— start RECORDED INFORMATION —

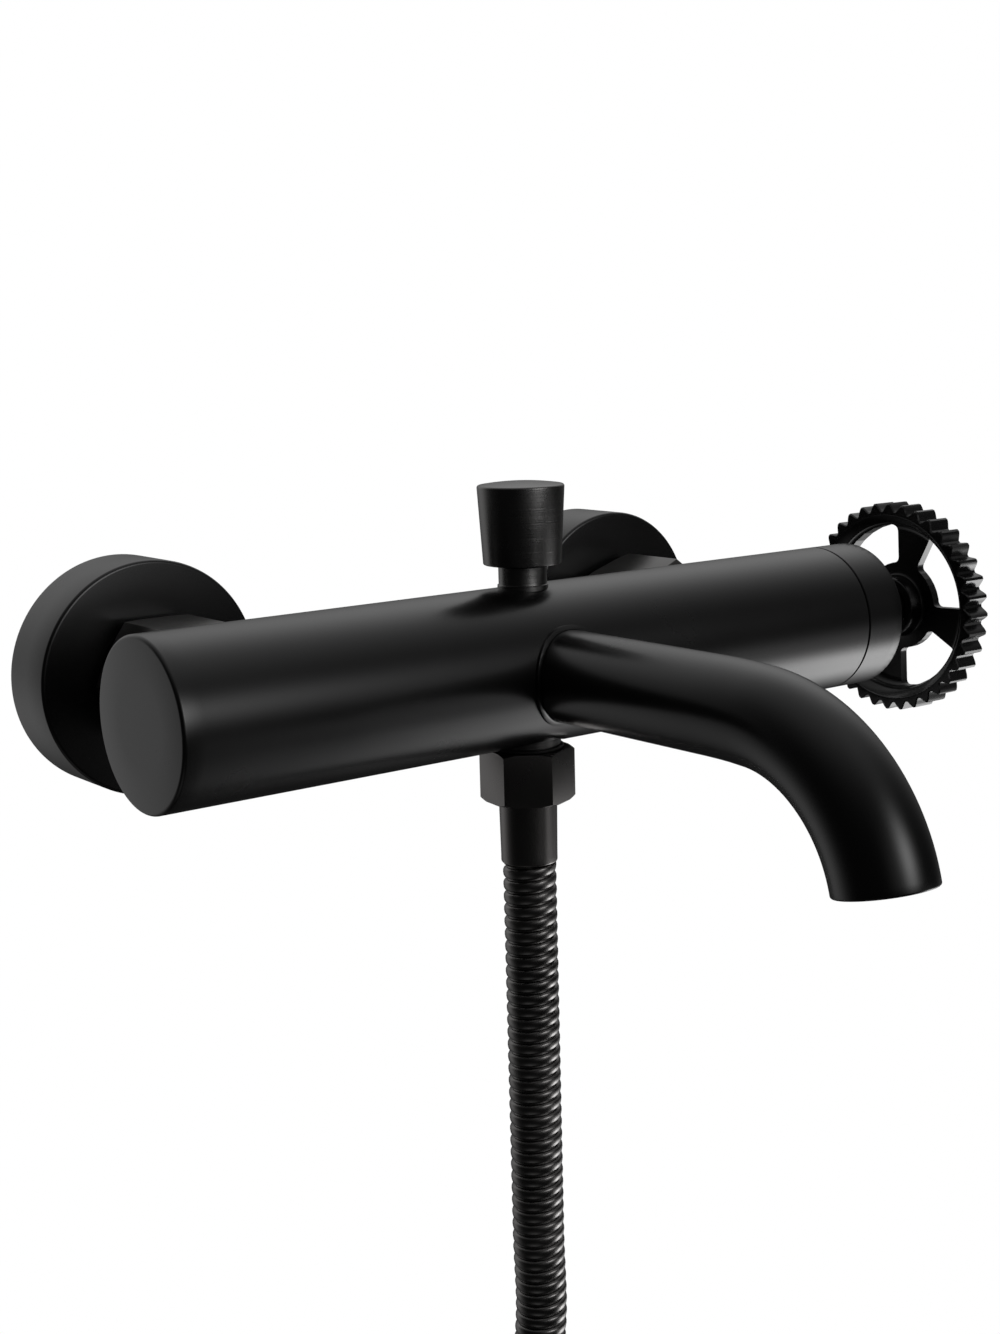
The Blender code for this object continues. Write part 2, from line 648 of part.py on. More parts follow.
def make_handle():
    """All that turns with the handwheel."""
    moving_end = MOVING_DISC + DISC_THICKNESS
    disc = turned(
        "ceramic_disc_moving", rod_profile(INNER_RADIUS - 2 * GAP, MOVING_DISC, moving_end),
        CERAMIC, AXIS, ALONG_X,
    )
    sweep = range(-POCKET_HALF, POCKET_HALF + 1, POCKET_HALF // 2)
    pocket = [wheel_point(POCKET_OUTER, math.radians(angle)) for angle in sweep]
    pocket += [wheel_point(POCKET_INNER, math.radians(-angle)) for angle in sweep]
    boolean(
        disc,
        new_object(
            "disc_pocket",
            prism_bmesh(pocket, MOVING_DISC - EDGE, MOVING_DISC + DISC_THICKNESS / 2),
            None, AXIS, ALONG_X,
        ),
    )
    carrier = turned(
        "disc_carrier",
        ring_profile(SPINDLE_RADIUS + GAP, INNER_RADIUS - 2 * GAP, CARRIER_START, CARRIER_END),
        PLASTIC, AXIS, ALONG_X,
    )
    screw_hole = SCREW_RADIUS + GAP
    screw_end = HEAD_START - SCREW_LENGTH
    spindle = turned(
        "spindle",
        [
            (0.0, CARRIER_START), (SPINDLE_RADIUS, CARRIER_START),
            (SPINDLE_RADIUS, SPINDLE_END), (screw_hole, SPINDLE_END),
            (screw_hole, screw_end - GAP), (0.0, screw_end - GAP),
        ],
        BRASS, AXIS, ALONG_X,
    )
    stem_bore = SPINDLE_RADIUS + GAP
    stem = turned(
        "handle_stem",
        [
            (stem_bore, STEM_START), (STEM_RADIUS, STEM_START), (STEM_RADIUS, STEM_END),
            (screw_hole, STEM_END), (screw_hole, SPINDLE_END + GAP),
            (stem_bore, SPINDLE_END + GAP),
        ],
        DARK_METAL, AXIS, ALONG_X,
    )
    screw = turned(
        "handle_screw",
        [
            (0.0, screw_end), (SCREW_RADIUS, screw_end), (SCREW_RADIUS, HEAD_START),
            (SCREW_HEAD_RADIUS, HEAD_START), (SCREW_HEAD_RADIUS, HEAD_END), (0.0, HEAD_END),
        ],
        STEEL, AXIS, ALONG_X, COARSE,
    )
    cap = turned(
        "index_cap",
        [
            (0.0, CAP_FLOOR), (CAP_RADIUS, CAP_FLOOR), (CAP_RADIUS, WHEEL_END),
            (CAP_RADIUS / 2, WHEEL_END + CAP_DOME), (0.0, WHEEL_END + CAP_DOME),
        ],
        DARK_METAL, AXIS, ALONG_X,
    )
    axis = group_axis("handle_axis", Vector(AXIS))
    carry(axis, disc, carrier, spindle, stem, screw, cap, make_handwheel())


# ---- spout -----------------------------------------------------------------------------

SPOUT_INNER = SPOUT_RADIUS - SPOUT_WALL
SPOUT_ROOT_Y = -BODY_OUT - BODY_RADIUS + 0.008  # inside the body's outline, then cut
BODY_FRONT = -BODY_OUT - BODY_RADIUS


def spout_path():
    """Centre points (y, z) and slopes along the spout, from inside the body's outline."""
    y, z, slope = BODY_FRONT - SPOUT_STRAIGHT, -SPOUT_DROP, 0.0
    path = [(SPOUT_ROOT_Y, z, slope), (y, z, slope)]
    for radius, degrees in SPOUT_BENDS:
        end = math.radians(degrees)
        centre_y = y + radius * math.sin(slope)
        centre_z = z - radius * math.cos(slope)
        steps = max(2, round((end - slope) / math.radians(SPOUT_STEP)))
        for step in range(1, steps + 1):
            angle = slope + (end - slope) * step / steps
            path.append(
                (centre_y - radius * math.sin(angle), centre_z + radius * math.cos(angle), angle)
            )
        y, z, slope = path[-1]
    return path


def swept_tube_bmesh(path, outer, inner, segments):
    """A hollow tube whose centre follows the path in the plane x = 0."""
    bm = bmesh.new()
    loops = []
    for radius in (outer, inner):
        rings = []
        for y, z, slope in path:
            across = Vector((0.0, -math.sin(slope), math.cos(slope)))
            rings.append([
                bm.verts.new(
                    Vector((0.0, y, z))
                    + radius * math.cos(2 * math.pi * k / segments) * Vector((1, 0, 0))
                    + radius * math.sin(2 * math.pi * k / segments) * across
                )
                for k in range(segments)
            ])
        loops.append(rings)
    strips = list(zip(loops[0], loops[0][1:])) + list(zip(loops[1], loops[1][1:]))
    strips += [(loops[0][0], loops[1][0]), (loops[0][-1], loops[1][-1])]
    for first, second in strips:
        for k in range(segments):
            after = (k + 1) % segments
            bm.faces.new((first[k], first[after], second[after], second[k]))
    return bm


def make_spout():
    body_outline = turned(
        "body_outline", rod_profile(BODY_RADIUS + GAP, -BODY_LEFT, BODY_RIGHT),
        None, AXIS, ALONG_X, FINE,
    )
    spout = new_object(
        "spout_tube", swept_tube_bmesh(spout_path(), SPOUT_RADIUS, SPOUT_INNER, MEDIUM),
        BLACK_COATING,
    )
    boolean(spout, body_outline)
    root = (0.0, 0.0, -SPOUT_DROP)
    collar = turned(
        "spout_collar",
        ring_profile(
            SPOUT_RADIUS + GAP, SPOUT_RADIUS + GAP + COLLAR_WALL,
            -SPOUT_ROOT_Y, -BODY_FRONT + 2 * COLLAR_RISE,
        ),
        BLACK_COATING, root, FROM_WALL,
    )
    collar_outline = turned(
        "collar_outline",
        rod_profile(BODY_RADIUS + GAP + COLLAR_RISE, -BODY_LEFT, BODY_RIGHT),
        None, AXIS, ALONG_X, FINE,
    )
    boolean(collar, collar_outline, "INTERSECT")
    boolean(collar, body_outline)
    grip = SPOUT_PORT_RADIUS - GAP
    front = -BODY_FRONT
    groove_low = front - SPOUT_NIPPLE_GRIP / 2 - SEAL_SECTION - GAP
    groove_high = groove_low + 2 * (SEAL_SECTION + GAP)
    groove = grip - 2 * SEAL_SECTION
    turned(
        "spout_nipple",
        [
            (NIPPLE_BORE, front - SPOUT_NIPPLE_GRIP), (grip, front - SPOUT_NIPPLE_GRIP),
            (grip, groove_low), (groove, groove_low), (groove, groove_high),
            (grip, groove_high), (grip, front + GAP), (SPOUT_INNER - GAP, front + GAP),
            (SPOUT_INNER - GAP, front + SPOUT_NIPPLE_GRIP),
            (NIPPLE_BORE, front + SPOUT_NIPPLE_GRIP),
        ],
        BRASS, root, FROM_WALL,
    )
    o_ring(
        "spout_seal", grip - SEAL_SECTION + GAP / 3,
        (0.0, BODY_FRONT + SPOUT_NIPPLE_GRIP / 2, -SPOUT_DROP), FROM_WALL,
    )
    make_aerator()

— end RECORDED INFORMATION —

AIM OF THE EXERCISE :: Return all the data above once more, precisely as given.

ANSWER TO THIS EXERCISE ::
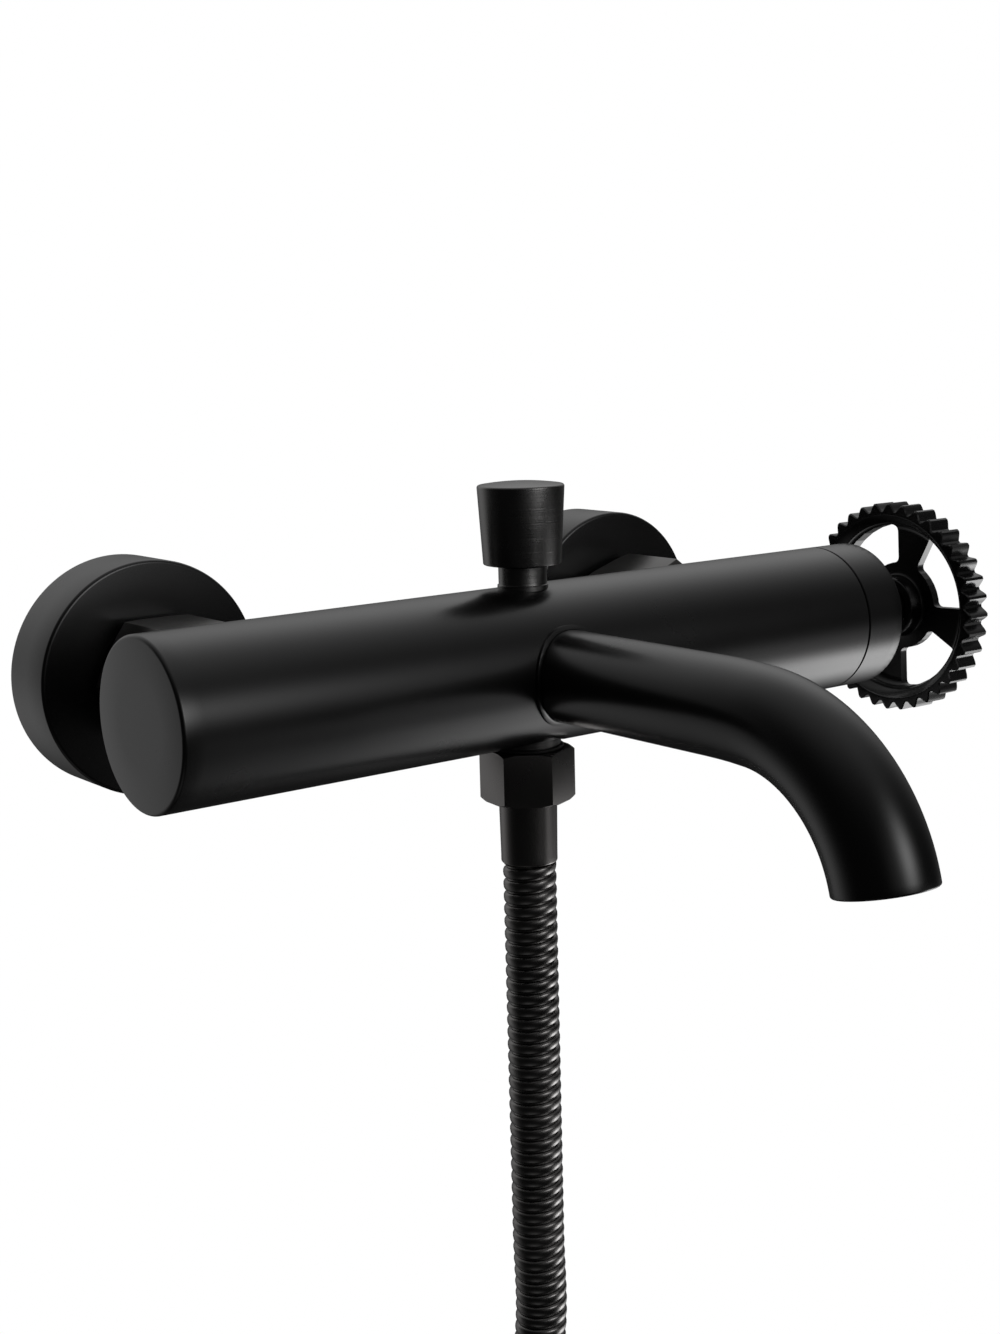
The Blender code for this object continues. Write part 2, from line 648 of part.py on. More parts follow.
def make_handle():
    """All that turns with the handwheel."""
    moving_end = MOVING_DISC + DISC_THICKNESS
    disc = turned(
        "ceramic_disc_moving", rod_profile(INNER_RADIUS - 2 * GAP, MOVING_DISC, moving_end),
        CERAMIC, AXIS, ALONG_X,
    )
    sweep = range(-POCKET_HALF, POCKET_HALF + 1, POCKET_HALF // 2)
    pocket = [wheel_point(POCKET_OUTER, math.radians(angle)) for angle in sweep]
    pocket += [wheel_point(POCKET_INNER, math.radians(-angle)) for angle in sweep]
    boolean(
        disc,
        new_object(
            "disc_pocket",
            prism_bmesh(pocket, MOVING_DISC - EDGE, MOVING_DISC + DISC_THICKNESS / 2),
            None, AXIS, ALONG_X,
        ),
    )
    carrier = turned(
        "disc_carrier",
        ring_profile(SPINDLE_RADIUS + GAP, INNER_RADIUS - 2 * GAP, CARRIER_START, CARRIER_END),
        PLASTIC, AXIS, ALONG_X,
    )
    screw_hole = SCREW_RADIUS + GAP
    screw_end = HEAD_START - SCREW_LENGTH
    spindle = turned(
        "spindle",
        [
            (0.0, CARRIER_START), (SPINDLE_RADIUS, CARRIER_START),
            (SPINDLE_RADIUS, SPINDLE_END), (screw_hole, SPINDLE_END),
            (screw_hole, screw_end - GAP), (0.0, screw_end - GAP),
        ],
        BRASS, AXIS, ALONG_X,
    )
    stem_bore = SPINDLE_RADIUS + GAP
    stem = turned(
        "handle_stem",
        [
            (stem_bore, STEM_START), (STEM_RADIUS, STEM_START), (STEM_RADIUS, STEM_END),
            (screw_hole, STEM_END), (screw_hole, SPINDLE_END + GAP),
            (stem_bore, SPINDLE_END + GAP),
        ],
        DARK_METAL, AXIS, ALONG_X,
    )
    screw = turned(
        "handle_screw",
        [
            (0.0, screw_end), (SCREW_RADIUS, screw_end), (SCREW_RADIUS, HEAD_START),
            (SCREW_HEAD_RADIUS, HEAD_START), (SCREW_HEAD_RADIUS, HEAD_END), (0.0, HEAD_END),
        ],
        STEEL, AXIS, ALONG_X, COARSE,
    )
    cap = turned(
        "index_cap",
        [
            (0.0, CAP_FLOOR), (CAP_RADIUS, CAP_FLOOR), (CAP_RADIUS, WHEEL_END),
            (CAP_RADIUS / 2, WHEEL_END + CAP_DOME), (0.0, WHEEL_END + CAP_DOME),
        ],
        DARK_METAL, AXIS, ALONG_X,
    )
    axis = group_axis("handle_axis", Vector(AXIS))
    carry(axis, disc, carrier, spindle, stem, screw, cap, make_handwheel())


# ---- spout -----------------------------------------------------------------------------

SPOUT_INNER = SPOUT_RADIUS - SPOUT_WALL
SPOUT_ROOT_Y = -BODY_OUT - BODY_RADIUS + 0.008  # inside the body's outline, then cut
BODY_FRONT = -BODY_OUT - BODY_RADIUS


def spout_path():
    """Centre points (y, z) and slopes along the spout, from inside the body's outline."""
    y, z, slope = BODY_FRONT - SPOUT_STRAIGHT, -SPOUT_DROP, 0.0
    path = [(SPOUT_ROOT_Y, z, slope), (y, z, slope)]
    for radius, degrees in SPOUT_BENDS:
        end = math.radians(degrees)
        centre_y = y + radius * math.sin(slope)
        centre_z = z - radius * math.cos(slope)
        steps = max(2, round((end - slope) / math.radians(SPOUT_STEP)))
        for step in range(1, steps + 1):
            angle = slope + (end - slope) * step / steps
            path.append(
                (centre_y - radius * math.sin(angle), centre_z + radius * math.cos(angle), angle)
            )
        y, z, slope = path[-1]
    return path


def swept_tube_bmesh(path, outer, inner, segments):
    """A hollow tube whose centre follows the path in the plane x = 0."""
    bm = bmesh.new()
    loops = []
    for radius in (outer, inner):
        rings = []
        for y, z, slope in path:
            across = Vector((0.0, -math.sin(slope), math.cos(slope)))
            rings.append([
                bm.verts.new(
                    Vector((0.0, y, z))
                    + radius * math.cos(2 * math.pi * k / segments) * Vector((1, 0, 0))
                    + radius * math.sin(2 * math.pi * k / segments) * across
                )
                for k in range(segments)
            ])
        loops.append(rings)
    strips = list(zip(loops[0], loops[0][1:])) + list(zip(loops[1], loops[1][1:]))
    strips += [(loops[0][0], loops[1][0]), (loops[0][-1], loops[1][-1])]
    for first, second in strips:
        for k in range(segments):
            after = (k + 1) % segments
            bm.faces.new((first[k], first[after], second[after], second[k]))
    return bm


def make_spout():
    body_outline = turned(
        "body_outline", rod_profile(BODY_RADIUS + GAP, -BODY_LEFT, BODY_RIGHT),
        None, AXIS, ALONG_X, FINE,
    )
    spout = new_object(
        "spout_tube", swept_tube_bmesh(spout_path(), SPOUT_RADIUS, SPOUT_INNER, MEDIUM),
        BLACK_COATING,
    )
    boolean(spout, body_outline)
    root = (0.0, 0.0, -SPOUT_DROP)
    collar = turned(
        "spout_collar",
        ring_profile(
            SPOUT_RADIUS + GAP, SPOUT_RADIUS + GAP + COLLAR_WALL,
            -SPOUT_ROOT_Y, -BODY_FRONT + 2 * COLLAR_RISE,
        ),
        BLACK_COATING, root, FROM_WALL,
    )
    collar_outline = turned(
        "collar_outline",
        rod_profile(BODY_RADIUS + GAP + COLLAR_RISE, -BODY_LEFT, BODY_RIGHT),
        None, AXIS, ALONG_X, FINE,
    )
    boolean(collar, collar_outline, "INTERSECT")
    boolean(collar, body_outline)
    grip = SPOUT_PORT_RADIUS - GAP
    front = -BODY_FRONT
    groove_low = front - SPOUT_NIPPLE_GRIP / 2 - SEAL_SECTION - GAP
    groove_high = groove_low + 2 * (SEAL_SECTION + GAP)
    groove = grip - 2 * SEAL_SECTION
    turned(
        "spout_nipple",
        [
            (NIPPLE_BORE, front - SPOUT_NIPPLE_GRIP), (grip, front - SPOUT_NIPPLE_GRIP),
            (grip, groove_low), (groove, groove_low), (groove, groove_high),
            (grip, groove_high), (grip, front + GAP), (SPOUT_INNER - GAP, front + GAP),
            (SPOUT_INNER - GAP, front + SPOUT_NIPPLE_GRIP),
            (NIPPLE_BORE, front + SPOUT_NIPPLE_GRIP),
        ],
        BRASS, root, FROM_WALL,
    )
    o_ring(
        "spout_seal", grip - SEAL_SECTION + GAP / 3,
        (0.0, BODY_FRONT + SPOUT_NIPPLE_GRIP / 2, -SPOUT_DROP), FROM_WALL,
    )
    make_aerator()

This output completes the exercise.